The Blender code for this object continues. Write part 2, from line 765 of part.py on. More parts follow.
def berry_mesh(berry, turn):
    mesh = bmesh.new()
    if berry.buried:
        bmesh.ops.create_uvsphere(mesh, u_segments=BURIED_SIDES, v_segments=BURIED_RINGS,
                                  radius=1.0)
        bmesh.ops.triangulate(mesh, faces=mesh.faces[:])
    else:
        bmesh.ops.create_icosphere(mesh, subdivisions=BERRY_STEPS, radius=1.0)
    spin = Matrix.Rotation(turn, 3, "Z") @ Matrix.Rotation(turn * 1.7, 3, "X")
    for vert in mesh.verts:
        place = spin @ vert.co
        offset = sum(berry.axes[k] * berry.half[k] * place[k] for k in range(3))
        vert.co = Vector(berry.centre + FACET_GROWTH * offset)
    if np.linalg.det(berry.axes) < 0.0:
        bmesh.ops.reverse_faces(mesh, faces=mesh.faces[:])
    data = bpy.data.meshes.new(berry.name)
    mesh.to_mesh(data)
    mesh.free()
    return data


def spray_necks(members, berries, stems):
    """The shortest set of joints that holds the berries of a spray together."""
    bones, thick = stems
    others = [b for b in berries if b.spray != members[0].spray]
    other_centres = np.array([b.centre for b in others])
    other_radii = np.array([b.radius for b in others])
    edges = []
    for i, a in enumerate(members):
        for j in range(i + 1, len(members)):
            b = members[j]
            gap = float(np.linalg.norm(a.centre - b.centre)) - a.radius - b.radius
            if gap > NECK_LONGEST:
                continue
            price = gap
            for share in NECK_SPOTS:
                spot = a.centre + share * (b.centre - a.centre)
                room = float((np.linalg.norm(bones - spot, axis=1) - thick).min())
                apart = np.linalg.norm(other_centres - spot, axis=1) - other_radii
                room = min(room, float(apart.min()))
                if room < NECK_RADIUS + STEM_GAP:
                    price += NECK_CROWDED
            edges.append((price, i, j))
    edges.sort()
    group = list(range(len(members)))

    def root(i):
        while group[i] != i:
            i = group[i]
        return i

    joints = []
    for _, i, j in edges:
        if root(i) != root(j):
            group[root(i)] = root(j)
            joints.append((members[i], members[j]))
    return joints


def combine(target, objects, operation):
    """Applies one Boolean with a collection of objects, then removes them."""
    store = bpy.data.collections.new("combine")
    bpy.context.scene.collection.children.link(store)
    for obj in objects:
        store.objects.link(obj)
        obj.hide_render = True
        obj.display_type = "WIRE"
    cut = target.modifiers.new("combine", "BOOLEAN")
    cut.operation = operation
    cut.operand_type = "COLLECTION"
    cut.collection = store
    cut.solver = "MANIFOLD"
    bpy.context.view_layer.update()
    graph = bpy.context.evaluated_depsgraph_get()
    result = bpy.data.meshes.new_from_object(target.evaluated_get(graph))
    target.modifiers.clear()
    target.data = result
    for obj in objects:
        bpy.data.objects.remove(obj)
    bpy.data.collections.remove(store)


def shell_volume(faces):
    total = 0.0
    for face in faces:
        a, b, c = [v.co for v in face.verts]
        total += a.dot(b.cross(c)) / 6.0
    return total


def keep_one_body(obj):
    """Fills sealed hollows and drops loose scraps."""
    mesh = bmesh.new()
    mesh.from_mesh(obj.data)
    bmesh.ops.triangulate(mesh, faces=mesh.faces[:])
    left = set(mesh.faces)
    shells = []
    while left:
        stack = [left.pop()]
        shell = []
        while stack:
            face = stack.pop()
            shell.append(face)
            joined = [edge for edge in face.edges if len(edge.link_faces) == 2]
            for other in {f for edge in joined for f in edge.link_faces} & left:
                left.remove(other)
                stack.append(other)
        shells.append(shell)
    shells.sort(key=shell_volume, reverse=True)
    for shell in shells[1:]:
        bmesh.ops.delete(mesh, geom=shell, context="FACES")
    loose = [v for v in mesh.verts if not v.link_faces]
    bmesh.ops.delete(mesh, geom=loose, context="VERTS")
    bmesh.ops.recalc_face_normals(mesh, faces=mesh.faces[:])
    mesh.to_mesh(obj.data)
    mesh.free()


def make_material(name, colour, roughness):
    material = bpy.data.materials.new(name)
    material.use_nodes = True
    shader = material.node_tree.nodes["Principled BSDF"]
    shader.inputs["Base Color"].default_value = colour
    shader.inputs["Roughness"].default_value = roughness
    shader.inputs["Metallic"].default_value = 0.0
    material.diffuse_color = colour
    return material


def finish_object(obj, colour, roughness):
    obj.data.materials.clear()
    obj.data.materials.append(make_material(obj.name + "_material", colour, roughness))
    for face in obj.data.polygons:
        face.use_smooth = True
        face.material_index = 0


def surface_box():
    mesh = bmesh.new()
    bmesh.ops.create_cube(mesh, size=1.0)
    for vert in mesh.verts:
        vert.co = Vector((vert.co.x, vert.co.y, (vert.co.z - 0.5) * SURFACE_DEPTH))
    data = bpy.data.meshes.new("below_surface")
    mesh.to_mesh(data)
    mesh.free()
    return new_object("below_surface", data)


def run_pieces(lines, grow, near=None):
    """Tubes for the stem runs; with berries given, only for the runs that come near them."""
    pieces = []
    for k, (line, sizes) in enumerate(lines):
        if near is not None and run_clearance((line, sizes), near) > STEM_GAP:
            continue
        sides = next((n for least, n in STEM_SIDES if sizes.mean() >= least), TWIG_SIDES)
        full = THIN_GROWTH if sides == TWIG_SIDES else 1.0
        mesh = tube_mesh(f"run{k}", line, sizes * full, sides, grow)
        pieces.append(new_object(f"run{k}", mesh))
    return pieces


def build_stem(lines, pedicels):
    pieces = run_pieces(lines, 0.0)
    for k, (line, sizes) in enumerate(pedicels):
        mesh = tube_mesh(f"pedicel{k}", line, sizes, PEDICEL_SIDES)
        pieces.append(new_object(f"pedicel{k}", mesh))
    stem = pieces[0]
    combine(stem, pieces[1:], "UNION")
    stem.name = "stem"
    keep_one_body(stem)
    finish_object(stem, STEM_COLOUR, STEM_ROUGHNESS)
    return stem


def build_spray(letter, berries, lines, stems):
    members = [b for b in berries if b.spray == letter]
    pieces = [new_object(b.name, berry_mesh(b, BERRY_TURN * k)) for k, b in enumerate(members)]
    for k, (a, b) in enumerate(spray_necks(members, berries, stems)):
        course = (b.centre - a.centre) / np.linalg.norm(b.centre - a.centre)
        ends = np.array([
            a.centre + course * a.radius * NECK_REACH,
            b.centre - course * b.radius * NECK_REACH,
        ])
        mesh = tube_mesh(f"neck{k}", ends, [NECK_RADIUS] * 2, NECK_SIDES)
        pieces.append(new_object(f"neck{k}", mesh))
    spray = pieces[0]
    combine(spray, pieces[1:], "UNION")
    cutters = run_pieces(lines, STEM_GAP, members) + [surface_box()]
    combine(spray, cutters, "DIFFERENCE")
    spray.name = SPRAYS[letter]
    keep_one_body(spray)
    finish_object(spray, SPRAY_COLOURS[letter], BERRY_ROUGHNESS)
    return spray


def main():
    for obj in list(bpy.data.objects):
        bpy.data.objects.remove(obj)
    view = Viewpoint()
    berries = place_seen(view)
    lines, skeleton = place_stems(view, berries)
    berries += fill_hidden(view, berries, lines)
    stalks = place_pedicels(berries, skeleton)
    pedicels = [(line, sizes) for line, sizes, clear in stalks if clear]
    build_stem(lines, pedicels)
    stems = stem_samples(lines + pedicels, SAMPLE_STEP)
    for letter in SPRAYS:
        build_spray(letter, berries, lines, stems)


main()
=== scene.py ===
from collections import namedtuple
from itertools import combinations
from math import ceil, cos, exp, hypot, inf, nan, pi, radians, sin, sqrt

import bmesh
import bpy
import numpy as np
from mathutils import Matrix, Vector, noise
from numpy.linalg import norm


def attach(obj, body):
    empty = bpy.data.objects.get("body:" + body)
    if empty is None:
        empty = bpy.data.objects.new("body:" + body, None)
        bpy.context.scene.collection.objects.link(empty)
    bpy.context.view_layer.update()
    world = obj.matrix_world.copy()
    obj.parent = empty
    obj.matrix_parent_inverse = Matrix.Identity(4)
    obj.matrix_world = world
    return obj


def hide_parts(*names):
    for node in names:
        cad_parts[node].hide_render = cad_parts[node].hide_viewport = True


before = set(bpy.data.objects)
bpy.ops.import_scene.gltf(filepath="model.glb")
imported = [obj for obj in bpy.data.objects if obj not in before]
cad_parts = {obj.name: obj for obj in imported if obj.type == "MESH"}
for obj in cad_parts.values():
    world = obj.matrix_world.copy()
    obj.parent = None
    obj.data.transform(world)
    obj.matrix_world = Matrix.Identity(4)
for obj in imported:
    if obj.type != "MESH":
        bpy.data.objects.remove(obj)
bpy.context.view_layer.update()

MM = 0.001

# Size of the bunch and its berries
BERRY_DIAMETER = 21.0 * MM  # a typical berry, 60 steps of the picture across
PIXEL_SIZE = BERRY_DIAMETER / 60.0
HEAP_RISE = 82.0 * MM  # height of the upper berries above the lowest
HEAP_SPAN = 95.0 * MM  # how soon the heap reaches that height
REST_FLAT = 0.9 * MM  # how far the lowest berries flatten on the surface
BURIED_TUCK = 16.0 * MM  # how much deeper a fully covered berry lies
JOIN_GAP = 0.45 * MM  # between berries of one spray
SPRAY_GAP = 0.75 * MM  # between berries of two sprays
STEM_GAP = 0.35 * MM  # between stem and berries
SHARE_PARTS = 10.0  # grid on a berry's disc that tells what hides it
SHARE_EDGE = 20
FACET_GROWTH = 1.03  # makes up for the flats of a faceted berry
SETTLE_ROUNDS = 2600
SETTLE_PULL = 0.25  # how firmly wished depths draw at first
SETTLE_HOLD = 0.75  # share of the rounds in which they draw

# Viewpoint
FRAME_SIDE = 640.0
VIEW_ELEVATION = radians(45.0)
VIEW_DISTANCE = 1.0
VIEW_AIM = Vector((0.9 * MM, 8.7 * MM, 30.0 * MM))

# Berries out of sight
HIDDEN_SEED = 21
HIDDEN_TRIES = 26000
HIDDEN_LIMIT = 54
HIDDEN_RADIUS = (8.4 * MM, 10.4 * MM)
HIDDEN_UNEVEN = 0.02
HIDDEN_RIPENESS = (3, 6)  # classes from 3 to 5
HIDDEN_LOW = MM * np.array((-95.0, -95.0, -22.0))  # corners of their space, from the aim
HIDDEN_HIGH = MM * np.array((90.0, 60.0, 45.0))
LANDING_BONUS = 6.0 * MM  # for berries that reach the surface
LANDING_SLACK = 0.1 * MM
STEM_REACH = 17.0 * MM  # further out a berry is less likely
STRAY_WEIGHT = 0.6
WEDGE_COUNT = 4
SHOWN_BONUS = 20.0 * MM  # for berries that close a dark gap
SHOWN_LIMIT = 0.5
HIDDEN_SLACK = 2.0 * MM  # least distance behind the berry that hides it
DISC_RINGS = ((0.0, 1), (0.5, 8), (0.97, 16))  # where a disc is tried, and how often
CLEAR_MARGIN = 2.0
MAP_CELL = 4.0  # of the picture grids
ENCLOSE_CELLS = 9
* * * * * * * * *
● Written exercise
Both the line with "lines, skeleton = place_stems(view, berries)" and the line with "from numpy.linalg import norm" belong in the answer; write them out exactly, with every line between.

● The solution
    lines, skeleton = place_stems(view, berries)
    berries += fill_hidden(view, berries, lines)
    stalks = place_pedicels(berries, skeleton)
    pedicels = [(line, sizes) for line, sizes, clear in stalks if clear]
    build_stem(lines, pedicels)
    stems = stem_samples(lines + pedicels, SAMPLE_STEP)
    for letter in SPRAYS:
        build_spray(letter, berries, lines, stems)


main()
=== scene.py ===
from collections import namedtuple
from itertools import combinations
from math import ceil, cos, exp, hypot, inf, nan, pi, radians, sin, sqrt

import bmesh
import bpy
import numpy as np
from mathutils import Matrix, Vector, noise
from numpy.linalg import norm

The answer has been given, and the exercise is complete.